* [Data excerpt]:
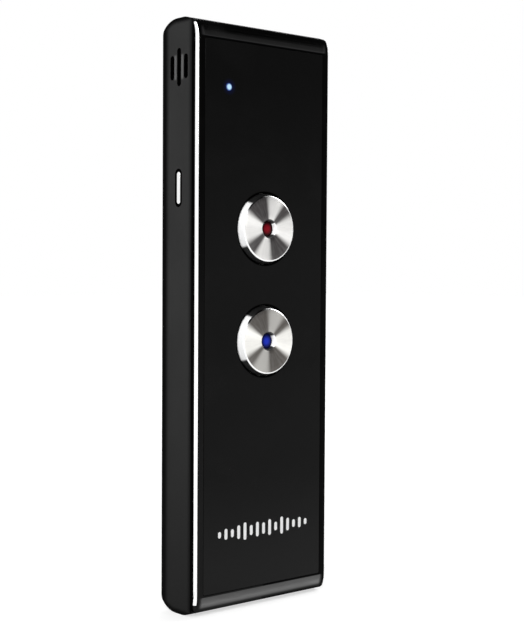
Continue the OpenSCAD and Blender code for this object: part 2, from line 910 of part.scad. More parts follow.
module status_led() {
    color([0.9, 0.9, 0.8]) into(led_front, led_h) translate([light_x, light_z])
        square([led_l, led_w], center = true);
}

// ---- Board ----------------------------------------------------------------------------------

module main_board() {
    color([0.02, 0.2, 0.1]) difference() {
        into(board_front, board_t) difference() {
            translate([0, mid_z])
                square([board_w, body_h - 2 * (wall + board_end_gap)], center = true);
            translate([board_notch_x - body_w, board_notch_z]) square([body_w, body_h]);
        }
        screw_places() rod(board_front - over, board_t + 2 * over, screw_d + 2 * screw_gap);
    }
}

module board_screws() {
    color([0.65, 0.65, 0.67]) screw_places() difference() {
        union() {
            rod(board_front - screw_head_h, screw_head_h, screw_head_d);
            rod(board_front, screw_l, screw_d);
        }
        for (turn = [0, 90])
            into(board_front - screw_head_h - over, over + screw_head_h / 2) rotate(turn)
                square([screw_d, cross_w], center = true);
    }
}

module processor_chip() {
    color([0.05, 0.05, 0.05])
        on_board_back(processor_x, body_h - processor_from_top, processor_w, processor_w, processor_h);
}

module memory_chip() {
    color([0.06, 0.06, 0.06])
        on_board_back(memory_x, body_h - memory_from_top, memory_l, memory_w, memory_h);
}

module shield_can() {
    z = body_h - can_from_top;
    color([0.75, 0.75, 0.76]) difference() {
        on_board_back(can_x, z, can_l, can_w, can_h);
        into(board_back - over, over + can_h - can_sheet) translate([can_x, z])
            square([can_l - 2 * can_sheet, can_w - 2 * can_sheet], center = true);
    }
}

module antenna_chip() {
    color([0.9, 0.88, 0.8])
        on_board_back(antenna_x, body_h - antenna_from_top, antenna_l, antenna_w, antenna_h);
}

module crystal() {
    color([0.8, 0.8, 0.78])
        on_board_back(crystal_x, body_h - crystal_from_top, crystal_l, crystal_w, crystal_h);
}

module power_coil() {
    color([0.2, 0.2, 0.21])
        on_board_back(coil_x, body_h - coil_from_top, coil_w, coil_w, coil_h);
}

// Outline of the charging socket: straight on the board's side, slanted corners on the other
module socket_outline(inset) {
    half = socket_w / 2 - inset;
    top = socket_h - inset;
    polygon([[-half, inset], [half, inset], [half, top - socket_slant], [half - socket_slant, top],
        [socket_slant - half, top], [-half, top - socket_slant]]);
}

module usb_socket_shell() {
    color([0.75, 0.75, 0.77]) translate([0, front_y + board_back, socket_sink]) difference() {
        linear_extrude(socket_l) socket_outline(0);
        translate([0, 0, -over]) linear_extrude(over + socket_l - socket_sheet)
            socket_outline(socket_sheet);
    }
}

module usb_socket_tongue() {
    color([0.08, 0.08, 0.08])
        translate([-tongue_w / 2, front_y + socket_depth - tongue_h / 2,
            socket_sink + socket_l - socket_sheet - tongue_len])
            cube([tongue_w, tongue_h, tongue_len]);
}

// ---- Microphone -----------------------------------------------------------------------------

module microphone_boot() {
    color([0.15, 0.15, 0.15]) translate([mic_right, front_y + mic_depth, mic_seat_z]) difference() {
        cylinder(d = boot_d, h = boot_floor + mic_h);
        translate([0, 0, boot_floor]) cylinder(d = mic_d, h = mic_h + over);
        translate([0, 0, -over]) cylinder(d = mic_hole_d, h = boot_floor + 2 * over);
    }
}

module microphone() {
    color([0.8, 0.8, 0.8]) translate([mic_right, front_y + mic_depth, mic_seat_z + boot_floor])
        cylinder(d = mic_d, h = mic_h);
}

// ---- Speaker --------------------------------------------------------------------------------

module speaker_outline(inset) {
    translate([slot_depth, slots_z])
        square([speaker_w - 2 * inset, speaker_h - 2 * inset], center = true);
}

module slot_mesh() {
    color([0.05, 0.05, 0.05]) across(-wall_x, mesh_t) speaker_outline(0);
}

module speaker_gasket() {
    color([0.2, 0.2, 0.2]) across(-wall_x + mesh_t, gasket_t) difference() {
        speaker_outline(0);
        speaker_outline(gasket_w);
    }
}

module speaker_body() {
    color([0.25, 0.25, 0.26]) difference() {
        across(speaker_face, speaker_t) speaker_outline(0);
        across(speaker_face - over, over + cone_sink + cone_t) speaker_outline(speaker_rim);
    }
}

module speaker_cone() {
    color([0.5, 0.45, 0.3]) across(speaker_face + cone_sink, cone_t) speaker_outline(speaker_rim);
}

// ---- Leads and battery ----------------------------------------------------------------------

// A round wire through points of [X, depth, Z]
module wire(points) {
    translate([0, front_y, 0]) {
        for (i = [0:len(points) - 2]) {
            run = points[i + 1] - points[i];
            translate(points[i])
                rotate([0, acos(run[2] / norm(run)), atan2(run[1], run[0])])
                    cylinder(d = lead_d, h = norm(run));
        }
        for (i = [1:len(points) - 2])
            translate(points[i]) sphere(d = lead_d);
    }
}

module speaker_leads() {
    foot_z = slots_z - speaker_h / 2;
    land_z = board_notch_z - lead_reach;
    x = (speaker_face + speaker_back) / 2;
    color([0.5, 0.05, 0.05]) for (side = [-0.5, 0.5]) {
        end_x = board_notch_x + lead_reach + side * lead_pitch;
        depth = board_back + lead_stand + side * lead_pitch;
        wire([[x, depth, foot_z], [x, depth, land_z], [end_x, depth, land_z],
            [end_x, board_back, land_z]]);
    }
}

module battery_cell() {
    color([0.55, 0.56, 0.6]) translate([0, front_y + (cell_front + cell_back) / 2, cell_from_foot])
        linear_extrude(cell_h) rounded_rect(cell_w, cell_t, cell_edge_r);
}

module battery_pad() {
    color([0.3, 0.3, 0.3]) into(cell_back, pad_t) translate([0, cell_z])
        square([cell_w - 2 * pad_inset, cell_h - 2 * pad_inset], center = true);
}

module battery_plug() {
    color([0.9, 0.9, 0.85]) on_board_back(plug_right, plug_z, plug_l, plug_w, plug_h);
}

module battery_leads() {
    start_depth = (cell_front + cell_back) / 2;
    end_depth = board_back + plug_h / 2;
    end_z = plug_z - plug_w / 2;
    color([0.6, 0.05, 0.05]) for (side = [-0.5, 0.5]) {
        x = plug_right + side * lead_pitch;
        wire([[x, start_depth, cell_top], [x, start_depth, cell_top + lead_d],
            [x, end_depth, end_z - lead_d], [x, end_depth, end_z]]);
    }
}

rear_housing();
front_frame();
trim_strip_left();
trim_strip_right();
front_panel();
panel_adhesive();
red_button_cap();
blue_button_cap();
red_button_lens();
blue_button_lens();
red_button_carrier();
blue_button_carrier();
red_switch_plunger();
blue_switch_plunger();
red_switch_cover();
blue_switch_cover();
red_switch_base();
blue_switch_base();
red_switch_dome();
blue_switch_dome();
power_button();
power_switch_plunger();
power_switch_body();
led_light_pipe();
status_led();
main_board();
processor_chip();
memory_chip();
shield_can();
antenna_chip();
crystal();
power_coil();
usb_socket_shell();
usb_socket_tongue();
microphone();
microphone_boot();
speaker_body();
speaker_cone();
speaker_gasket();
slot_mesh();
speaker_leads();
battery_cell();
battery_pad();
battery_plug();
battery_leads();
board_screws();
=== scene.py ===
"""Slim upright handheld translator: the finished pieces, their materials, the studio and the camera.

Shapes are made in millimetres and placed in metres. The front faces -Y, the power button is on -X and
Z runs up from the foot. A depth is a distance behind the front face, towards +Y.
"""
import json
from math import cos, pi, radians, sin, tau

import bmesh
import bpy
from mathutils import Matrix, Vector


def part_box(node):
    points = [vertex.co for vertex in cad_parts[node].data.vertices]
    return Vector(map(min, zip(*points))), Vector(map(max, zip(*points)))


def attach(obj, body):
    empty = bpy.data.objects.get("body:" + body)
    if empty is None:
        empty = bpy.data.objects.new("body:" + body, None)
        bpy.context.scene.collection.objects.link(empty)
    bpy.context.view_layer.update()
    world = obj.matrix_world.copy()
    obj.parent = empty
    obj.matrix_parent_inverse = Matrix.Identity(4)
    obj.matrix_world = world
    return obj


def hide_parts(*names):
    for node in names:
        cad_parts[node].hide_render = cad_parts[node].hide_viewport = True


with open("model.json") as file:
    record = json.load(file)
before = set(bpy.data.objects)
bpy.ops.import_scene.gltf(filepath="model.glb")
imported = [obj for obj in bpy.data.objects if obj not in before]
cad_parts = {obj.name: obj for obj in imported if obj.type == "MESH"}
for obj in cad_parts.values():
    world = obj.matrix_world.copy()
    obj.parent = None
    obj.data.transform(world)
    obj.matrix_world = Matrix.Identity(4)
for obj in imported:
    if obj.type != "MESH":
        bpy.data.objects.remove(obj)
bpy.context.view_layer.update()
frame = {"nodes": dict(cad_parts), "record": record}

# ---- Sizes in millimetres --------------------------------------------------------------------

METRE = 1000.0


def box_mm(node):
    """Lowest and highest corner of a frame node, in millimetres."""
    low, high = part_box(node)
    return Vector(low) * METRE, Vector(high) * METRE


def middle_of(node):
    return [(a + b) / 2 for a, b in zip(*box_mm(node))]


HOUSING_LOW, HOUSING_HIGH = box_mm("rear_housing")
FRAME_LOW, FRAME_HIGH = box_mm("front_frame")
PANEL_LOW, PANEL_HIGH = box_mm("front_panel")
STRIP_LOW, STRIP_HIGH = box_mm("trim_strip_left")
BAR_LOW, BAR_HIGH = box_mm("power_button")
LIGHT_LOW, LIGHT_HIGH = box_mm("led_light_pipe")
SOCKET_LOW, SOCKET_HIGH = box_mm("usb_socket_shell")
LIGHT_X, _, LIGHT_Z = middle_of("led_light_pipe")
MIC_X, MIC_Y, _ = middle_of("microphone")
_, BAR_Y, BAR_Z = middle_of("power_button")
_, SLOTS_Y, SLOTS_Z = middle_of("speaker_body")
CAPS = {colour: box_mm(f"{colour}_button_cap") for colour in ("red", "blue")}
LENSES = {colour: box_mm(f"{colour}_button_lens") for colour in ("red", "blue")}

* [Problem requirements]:
Find the line that contains "obj.data.transform(world)" in the listing above. Retype it and every line after it up to the last, exactly, and nothing else.

* [Task answer]:
    obj.data.transform(world)
    obj.matrix_world = Matrix.Identity(4)
for obj in imported:
    if obj.type != "MESH":
        bpy.data.objects.remove(obj)
bpy.context.view_layer.update()
frame = {"nodes": dict(cad_parts), "record": record}

# ---- Sizes in millimetres --------------------------------------------------------------------

METRE = 1000.0


def box_mm(node):
    """Lowest and highest corner of a frame node, in millimetres."""
    low, high = part_box(node)
    return Vector(low) * METRE, Vector(high) * METRE


def middle_of(node):
    return [(a + b) / 2 for a, b in zip(*box_mm(node))]


HOUSING_LOW, HOUSING_HIGH = box_mm("rear_housing")
FRAME_LOW, FRAME_HIGH = box_mm("front_frame")
PANEL_LOW, PANEL_HIGH = box_mm("front_panel")
STRIP_LOW, STRIP_HIGH = box_mm("trim_strip_left")
BAR_LOW, BAR_HIGH = box_mm("power_button")
LIGHT_LOW, LIGHT_HIGH = box_mm("led_light_pipe")
SOCKET_LOW, SOCKET_HIGH = box_mm("usb_socket_shell")
LIGHT_X, _, LIGHT_Z = middle_of("led_light_pipe")
MIC_X, MIC_Y, _ = middle_of("microphone")
_, BAR_Y, BAR_Z = middle_of("power_button")
_, SLOTS_Y, SLOTS_Z = middle_of("speaker_body")
CAPS = {colour: box_mm(f"{colour}_button_cap") for colour in ("red", "blue")}
LENSES = {colour: box_mm(f"{colour}_button_lens") for colour in ("red", "blue")}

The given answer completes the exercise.